By Rita Raagas De Ramos October 18, 2018

Providing specialist value-add retirement services trumps the pressure to lower fees, according to Steve Bogner, a New York-based advisor at Treasury Partners.

“Almost every area of financial services is under fee compression – and the retirement plan space is no different,” says Bogner, who is among this year’s Financial Times Top 401 Retirement Advisors.

But retirement plan advisors have been able to avoid cutting their fees if they can demonstrate they deliver better value for the money, according to Bogner.

“We deserve to be paid for what we do behind the scenes and on the ground,” he says.

Treasury Partners typically uses benchmarking services to assess its fee levels compared with other retirement plan specialists, “and we try to come in at the center,” Bogner says.

Bogner notes that “certain large competitors” can come in and vie for the same retirement plan business “and slice their fees in half because their economies of scale may be different, and they can do that.”

“That just happened to us, but we still won a $100 million plan standing firm on our pricing,” Bogner says, without elaborating on the new client. “Cost is never the sole driver of winning a new client.”

In that case, Treasury Partners won over the new client because of its risk mitigation strategy for the retirement plan sponsor, according to Bogner.

“The race to the bottom [in terms of fees] has already occurred, unless the advisor has been completely asleep at the wheel,” he says. “The key distinction now if you are going to be one of the elite advisors in this space is to be able to lower overall plan risk.”

A retirement plan specialist advisor’s ability to mitigate risks for the plan sponsor is a bigger driver in their selection and retention by plan sponsors than fees, according to Bogner.

Bogner, who is also an adjunct lecturer at The Plan Sponsor University, which offers training for retirement plan fiduciaries, says the plan sponsors’ needs vary depending on the business goals of the company, the size of the workforce, the amount of plan participant assets and the financial wellness priorities of the plan participants.

In one of the latest retirement plan accounts Bogner signed on as a client, he helped the plan sponsor with even the basics, including creating an investment policy, a financial education policy and a fiduciary audit file to document processes and procedures.

“We have boilerplate investment policies and education policies. We sit down with the client to customize the policies for them,” he says.

For that new client, Bogner says he also facilitated the more complex demands of improving the plan sponsor’s technology and delivery platform, organizing a new fund lineup for plan participants and enhancing the financial literacy of the plan participants.

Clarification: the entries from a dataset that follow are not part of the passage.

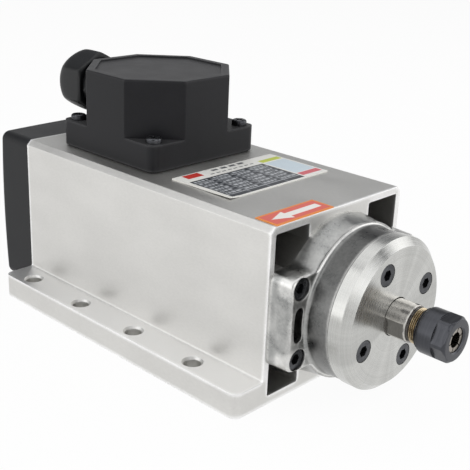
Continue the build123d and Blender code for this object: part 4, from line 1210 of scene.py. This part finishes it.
@dataclass
class Nose:
    """Front cover, shaft nose, collet and collet nut."""

    dresser: Dresser
    crisp_angle: float = 25.0
    cover_face: float = 113.7
    shaft_radius: float = 7.5
    shaft_end: float = 136.0
    flat_end: float = 121.9
    flat_across: float = 13.0
    flat_angle: float = 15.0
    flat_bevel: tuple[float, float] = (122.5, 122.8)
    thread_start: float = 123.5
    thread_radius: float = 7.0
    thread_root: float = 6.45
    thread_pitch: float = 0.75
    thread_depth: float = 0.46
    thread_slope: float = 1.3
    thread_crest: float = 0.12
    thread_run_in: float = 0.3
    thread_rings: int = 8
    tip_bevel: float = 0.6
    nut_back: float = 127.0
    nut_face: float = 140.4
    nut_radius: float = 9.0
    nut_across: float = 16.2
    nut_flat_length: float = 5.6
    nut_angle: float = 34.5
    nut_front_chamfer: float = 1.0
    nut_back_chamfer: float = 1.5
    nut_mouth: float = 5.35

    # Turned steps from the rear tip to the front cover, as (station, radius): groove of the
    # retaining ring, fan seat, rear spigot, rear bearing seat, rotor seat and front shoulder.
    shaft_steps: ClassVar[tuple[tuple[float, float], ...]] = (
        (-89.3, 0.01), (-89.3, 4.6), (-88.9, 5.0), (-88.3, 5.0), (-88.3, 4.6), (-87.3, 4.6),
        (-87.3, 5.0), (-77.5, 5.0), (-77.5, 7.0), (-71.5, 7.0), (-71.5, 7.5), (-62.5, 7.5),
        (-62.5, 8.5), (50.0, 8.5), (50.0, 9.5), (86.4, 9.5), (86.4, 7.5))
    # The taper that takes the collet and the bore behind it.
    shaft_bore: ClassVar[tuple[tuple[float, float], ...]] = (
        (136.0, 5.716), (121.1, 3.622), (121.1, 3.5), (102.0, 3.5), (100.0, 0.01))
    # Inside of the nut: its taper on the collet, the collet's groove and the thread.
    nut_bore: ClassVar[tuple[tuple[float, float], ...]] = (
        (138.0, 4.95), (138.0, 5.9), (136.2, 5.9), (136.2, 7.05), (127.6, 7.05))

    def thread(self, rings: Rings, end: float) -> None:
        """Adds the rings of a helical thread.

        The bite at an angle is a triangle wave of the turns since the start, less the share of a
        turn that the angle makes. Its slope and level are set so that crest and root are flat,
        and the first of it runs in from the root.

        Args:
            rings: surface that gets the rings.
            end: station where the thread ends.
        """
        for x in np.arange(self.thread_start, end, self.thread_pitch / self.thread_rings):
            turns = (x - self.thread_start) / self.thread_pitch - rings.angles / TAU
            wave = np.abs(2 * np.mod(turns, 1.0) - 1)
            bite = np.clip(self.thread_slope * wave - self.thread_crest, 0.0, 1.0)
            ease = min(1.0, (x - self.thread_start) / self.thread_run_in)
            rings.add(x, (self.thread_radius - self.thread_depth * bite) * ease
                      + self.thread_root * (1 - ease))

    def shaft(self) -> None:
        """The shaft: turned steps, two wrench flats on the nose and a thread under the nut.

        The flats hold the radius down to half their width over the cosine of the angle to them.
        """
        half = self.flat_across / 2
        reach = math.acos(half / self.shaft_radius)
        middle = math.radians(self.flat_angle)
        corners = [middle + side + sign * reach for side in (0, math.pi) for sign in (-1, 1)]
        rings = Rings(round_angles(120, corners))
        rings.turn([*self.shaft_steps, (self.cover_face, self.shaft_radius)])
        # Beyond 60 degrees from a flat its line lies outside the round, so the cosine is held.
        slant = np.maximum(np.abs(np.cos(rings.angles - middle)), 0.5)
        milled = np.minimum(self.shaft_radius, half / slant)
        rings.add(self.cover_face, milled)
        rings.add(self.flat_end, milled)
        bevel_start, bevel_end = self.flat_bevel
        rings.turn([(self.flat_end, self.shaft_radius), (bevel_start, self.shaft_radius),
                    (bevel_end, 7.2), (bevel_end, self.thread_root),
                    (self.thread_start, self.thread_root)])
        end = self.shaft_end - self.tip_bevel
        self.thread(rings, end)
        rings.turn([(end, 6.95), (self.shaft_end, 6.35), *self.shaft_bore])
        self.dresser.piece("shaft_turned", *rings.surface(closed=False), "turned_steel", "rotor",
                           ["rotor_shaft"], self.crisp_angle)

    def nut(self) -> None:
        """The collet nut: a turned cap whose front is milled to a hexagon.

        In front of the shoulder the radius is the least of the turned profile and the hexagon's,
        which leaves the crescents of the shoulder and scallops in the front chamfer.
        """
        half = self.nut_across / 2
        reach = math.acos(half / self.nut_radius)
        corners = [math.radians(self.nut_angle + 60 * k) + sign * reach
                   for k in range(6) for sign in (-1, 1)]
        rings = Rings(round_angles(180, corners))
        hexagon = polygon_reach(rings.angles, half, self.nut_angle, 6)
        shoulder = self.nut_face - self.nut_flat_length
        chamfered = self.nut_radius - self.nut_back_chamfer
        rings.turn(rounded_run([(self.nut_back, 7.6, 0), (self.nut_back, chamfered, 0.5),
                                (self.nut_back + self.nut_back_chamfer, self.nut_radius, 0.5),
                                (shoulder, self.nut_radius, 0)]))
        front = rounded_run([(shoulder, self.nut_radius, 0),
                             (self.nut_face - self.nut_front_chamfer, self.nut_radius, 0.35),
                             (self.nut_face, self.nut_radius - self.nut_front_chamfer, 0.35),
                             (self.nut_face, 5.6, 0)], 6)
        for x, r in front:
            rings.add(x, np.minimum(r, hexagon))
        rings.turn([(self.nut_face, self.nut_mouth), (self.nut_face - 0.55, 4.78), *self.nut_bore])
        self.dresser.piece("collet_nut_milled", *rings.surface(), "black_oxide_steel",
                           "collet_nut", ["collet_nut"], self.crisp_angle)

    def dress(self) -> None:
        """Makes the shaft and nut and gives the nose its finishes."""
        self.shaft()
        self.nut()
        self.dresser.nodes({
            "front_bearing_cover": "turned_aluminium",
            "front_cover_screws": "black_screw_steel",
            "nose_seal_ring": "seal_steel",
            "rotor_shaft": "turned_steel",
            "collet_er11": "collet_steel",
            "collet_nut": "black_oxide_steel",
        })


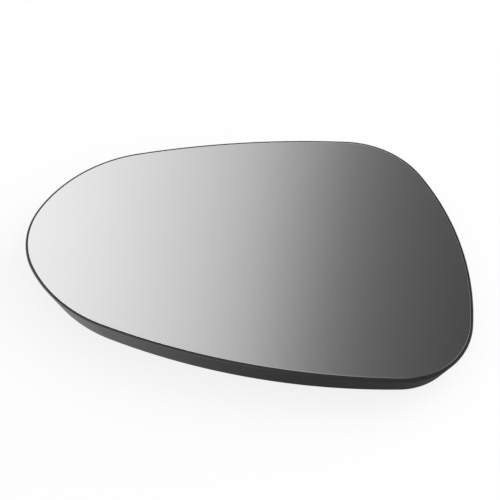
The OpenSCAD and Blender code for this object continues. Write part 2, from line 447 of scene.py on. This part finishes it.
def gloss_studio(tree):
    """The studio that gloss shows all round, as one colour for each direction."""
    direction = node(tree, "ShaderNodeTexCoord").outputs["Generated"]
    axes = node(tree, "ShaderNodeSeparateXYZ", [("Vector", direction)])
    x, y, z = axes.outputs["X"], axes.outputs["Y"], axes.outputs["Z"]
    lean = node(tree, "ShaderNodeMath", [(0, y)], operation="MULTIPLY")
    lean.inputs[1].default_value = SKY_LEAN
    across = node(tree, "ShaderNodeMath", [(0, x), (1, lean.outputs[0])], operation="ADD")
    # The sky's middle is where the middle of the mirror looks in the photograph's view
    sky = graded(tree, across.outputs[0], SKY_LEAN * sin(CAMERA_TILT), SKY_SPAN, SKY_LEVELS)
    bench = graded(tree, x, BENCH_MIDDLE, BENCH_SPAN, BENCH_LEVELS)
    backdrop = graded(tree, x, 0, SIDES_SPAN, BACKDROP_LEVELS)
    front_low = graded(tree, x, 0, SIDES_SPAN, FRONT_LOW_LEVELS)
    front_high = graded(tree, x, 0, SIDES_SPAN, FRONT_HIGH_LEVELS)
    sweep = graded(tree, x, 0, SIDES_SPAN, SWEEP_LEVELS)
    behind = stacked(tree, z, SWEEP_EDGE, sweep, backdrop)
    front = stacked(tree, z, FRONT_EDGE, front_low, front_high)
    sides = stacked(tree, y, BACK_EDGE, front, behind)
    lower = stacked(tree, z, BENCH_EDGE, bench, sides)
    upper = stacked(tree, y, BACK_EDGE, front_high, sky)
    near = stacked(tree, z, SKY_EDGE, lower, upper)
    return stacked(tree, x, FAR_EDGE, near, grey(FAR_LEVEL))


def build_world():
    """White to the camera, an even fill for the surfaces and the studio in gloss."""
    world = bpy.data.worlds.new("studio")
    bpy.context.scene.world = world
    world.use_nodes = True
    tree = world.node_tree
    tree.nodes.clear()
    light = node(tree, "ShaderNodeLightPath")
    fill = node(tree, "ShaderNodeBackground", Color=WHITE, Strength=FILL_LEVEL)
    gloss = node(tree, "ShaderNodeBackground", [("Color", gloss_studio(tree))], Strength=TOP_LEVEL)
    white = node(tree, "ShaderNodeBackground", Color=WHITE, Strength=1.0)
    lit = node(tree, "ShaderNodeMixShader",
               [(0, light.outputs["Is Glossy Ray"]), (1, fill.outputs[0]), (2, gloss.outputs[0])])
    seen = node(tree, "ShaderNodeMixShader",
                [(0, light.outputs["Is Camera Ray"]), (1, lit.outputs[0]), (2, white.outputs[0])])
    node(tree, "ShaderNodeOutputWorld", [("Surface", seen.outputs[0])])


add_camera()
add_piece("mirror_sheet", mirror_sheet(), "mirror_glass")
add_piece("moulded_plate", smooth_copy("backing_plate", "moulded_plate", plate_plastic()),
          "backing_plate")
add_piece("bonding_pad", smooth_copy("adhesive_pad", "bonding_pad", pad_foam()),
          "adhesive_pad")

add_floor()
build_world()
add_key_lamp()
bpy.context.scene.view_settings.view_transform = "Standard"
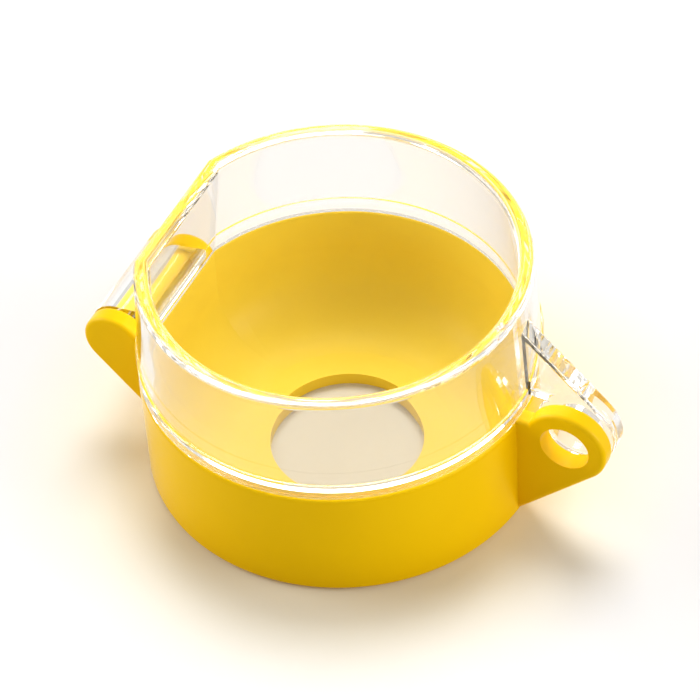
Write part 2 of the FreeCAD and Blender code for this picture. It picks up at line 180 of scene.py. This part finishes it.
def paper_floor(name):
    """Matt white backdrop paper, faintly mottled.

    Close to the cup it has painted shade and painted yellow bounce light.
    """
    nodes = Nodes(name)
    mottle = nodes.noise(scale=3)
    distance = nodes.axis_distance()
    # Painted shade under the hole, where the floor gets light only through the hole, and painted
    # yellow bounce light beside the cup.
    painted_shade_under_hole, painted_bounce_beside_cup = srgb(205, 198, 182), srgb(240, 233, 214)
    near = nodes.blend(nodes.span(distance, 0, 1, start=0.016, end=0.03), painted_shade_under_hole, painted_bounce_beside_cup)
    white = nodes.colours(mottle, srgb(233, 232, 233), srgb(236, 236, 237))
    shader = nodes.add("ShaderNodeBsdfPrincipled", {
        "Base Color": nodes.blend(nodes.span(distance, 0, 1, start=0.031, end=0.055), near, white),
        "Roughness": 0.9,
        "Specular IOR Level": 0.1,
    })
    return nodes.finish(shader)


def paint(node, material):
    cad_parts[node].data.materials.clear()
    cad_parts[node].data.materials.append(material)


# ---- stage ----------------------------------------------------------------------------------

def add_floor(half_width=3.0):
    mesh = bpy.data.meshes.new("floor")
    corners = [(-half_width, -half_width, 0), (half_width, -half_width, 0),
               (half_width, half_width, 0), (-half_width, half_width, 0)]
    mesh.from_pydata(corners, [], [(0, 1, 2, 3)])
    mesh.materials.append(paper_floor("paper"))
    floor = bpy.data.objects.new("floor", mesh)
    bpy.context.scene.collection.objects.link(floor)


def direction(bearing, elevation):
    """A unit vector from the cup.  Bearing 0 is towards -Y and 90 towards +X, in degrees."""
    around, above = math.radians(bearing), math.radians(elevation)
    return Vector((math.sin(around) * math.cos(above), -math.cos(around) * math.cos(above),
                   math.sin(above)))


def add_softbox(name, bearing, elevation, distance, size, power, seen_in_gloss=True):
    """A square softbox that faces the middle of the cup.

    With seen_in_gloss off it lights the cup but stays out of reflections.
    """
    light = bpy.data.lights.new(name, "AREA")
    light.shape = "SQUARE"
    light.size = size
    light.energy = power
    lamp = bpy.data.objects.new(name, light)
    bpy.context.scene.collection.objects.link(lamp)
    towards_lamp = direction(bearing, elevation)
    lamp.location = CUP_MIDDLE + towards_lamp * distance
    lamp.rotation_mode = "QUATERNION"
    lamp.rotation_quaternion = (-towards_lamp).to_track_quat("-Z", "Y")
    lamp.visible_glossy = seen_in_gloss


def add_world(diffuse_strength, seen_strength):
    """A near-white studio that looks brighter in the plastics than it lights matt surfaces."""
    world = bpy.data.worlds.new("studio")
    world.use_nodes = True
    tree = world.node_tree
    background = tree.nodes["Background"]
    background.inputs["Color"].default_value = srgb(255, 252, 245)
    strength = tree.nodes.new("ShaderNodeMapRange")
    strength.inputs["To Min"].default_value = seen_strength
    strength.inputs["To Max"].default_value = diffuse_strength
    path = tree.nodes.new("ShaderNodeLightPath")
    tree.links.new(path.outputs["Is Diffuse Ray"], strength.inputs["Value"])
    tree.links.new(strength.outputs["Result"], background.inputs["Strength"])
    bpy.context.scene.world = world


def add_camera(bearing, elevation, distance, aim, lens, roll):
    """roll turns the camera clockwise, in degrees."""
    data = bpy.data.cameras.new("camera")
    data.lens = lens
    data.sensor_width = 36
    data.clip_start, data.clip_end = 0.01, 20
    camera = bpy.data.objects.new("camera", data)
    bpy.context.scene.collection.objects.link(camera)
    back = direction(bearing, elevation)
    camera.location = Vector(aim) + back * distance
    camera.rotation_mode = "QUATERNION"
    camera.rotation_quaternion = ((-back).to_track_quat("-Z", "Y")
                                  @ Quaternion((0, 0, 1), math.radians(-roll)))
    bpy.context.scene.camera = camera


# The bowl's paler yellow is a painted sheen of white reflection, not a different plastic.
bowl_yellow_painted_sheen = srgb(227, 197, 62), srgb(232, 203, 69)
paint("feeder_cup", yellow_plastic("cup_yellow", (srgb(238, 189, 1), srgb(243, 196, 3)),
                                   bowl_yellow_painted_sheen))
# The hinge pin's yellow is painted paler: a painted haze for the white seen over it through the
# clear knuckle.
paint("hinge_pin", yellow_plastic("pin_yellow_painted_haze", (srgb(237, 194, 52), srgb(241, 199, 58)),
                                  bowl_yellow_painted_sheen))
paint("guard_ring", clear_plastic("guard_clear"))

add_floor()
add_world(diffuse_strength=0.3, seen_strength=0.8)
add_softbox("behind", CAMERA_BEARING + 172, 61, 1.4, size=0.7, power=15.5,
            seen_in_gloss=False)
add_softbox("right", CAMERA_BEARING + 68, 19, 0.7, size=0.4, power=2.5)
add_softbox("left", CAMERA_BEARING - 105, 19, 0.7, size=0.4, power=2.7)
add_camera(CAMERA_BEARING, elevation=46.24, distance=0.6404, aim=(-0.0082, 0.01746, 0),
           lens=205.74, roll=4.243)

bpy.context.scene.view_settings.view_transform = "Standard"
for bounce_limit in ("max_bounces", "glossy_bounces", "transmission_bounces",
                     "transparent_max_bounces"):
    setattr(bpy.context.scene.cycles, bounce_limit, LIGHT_BOUNCES)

Support for compliance with fiduciary duties is another specialist service retirement plan sponsors are looking for, says Bogner.

“When the DOL comes in to check your compliance, they want to see that you have processes in place and that you had meetings, and you were taking notes in the meetings, and there was a committee responsible for overseeing all that,” he says.

“And that’s really what’s critical should the DOL audit you or should a participant start a lawsuit against you. We can never bulletproof a plan but we can get a plan to the point that you could shut down a lot of problems along the way,” he adds.

Bogner says he can fit the compliance education of his clients into his lectures at The Plan Sponsor University.

Steve Bogner

“We are able to invite our own clients and our own prospects to our TPSU lectures and events,” he says. “They will get a three-fourths day session and an online study afterward where they can receive a 401(k) professional designation called the C(k)P.

TPSU lectures are designed for plan sponsor committee level members, such as HR heads, CFOs or general counsels.

In addition to the TPSU lecture, Treasury Partners meets with their plan sponsor clients’ committee either once or twice a year to review their fiduciary duty, their responsibilities and the risks involved as part of being members of the committee.

Separately, Treasury Partners goes through specifics with its plan sponsor clients, depending on their needs. These include discussions on financial wellness programs, debt or student loan programs, retirement tools on plan sponsors’ websites, and health care costs.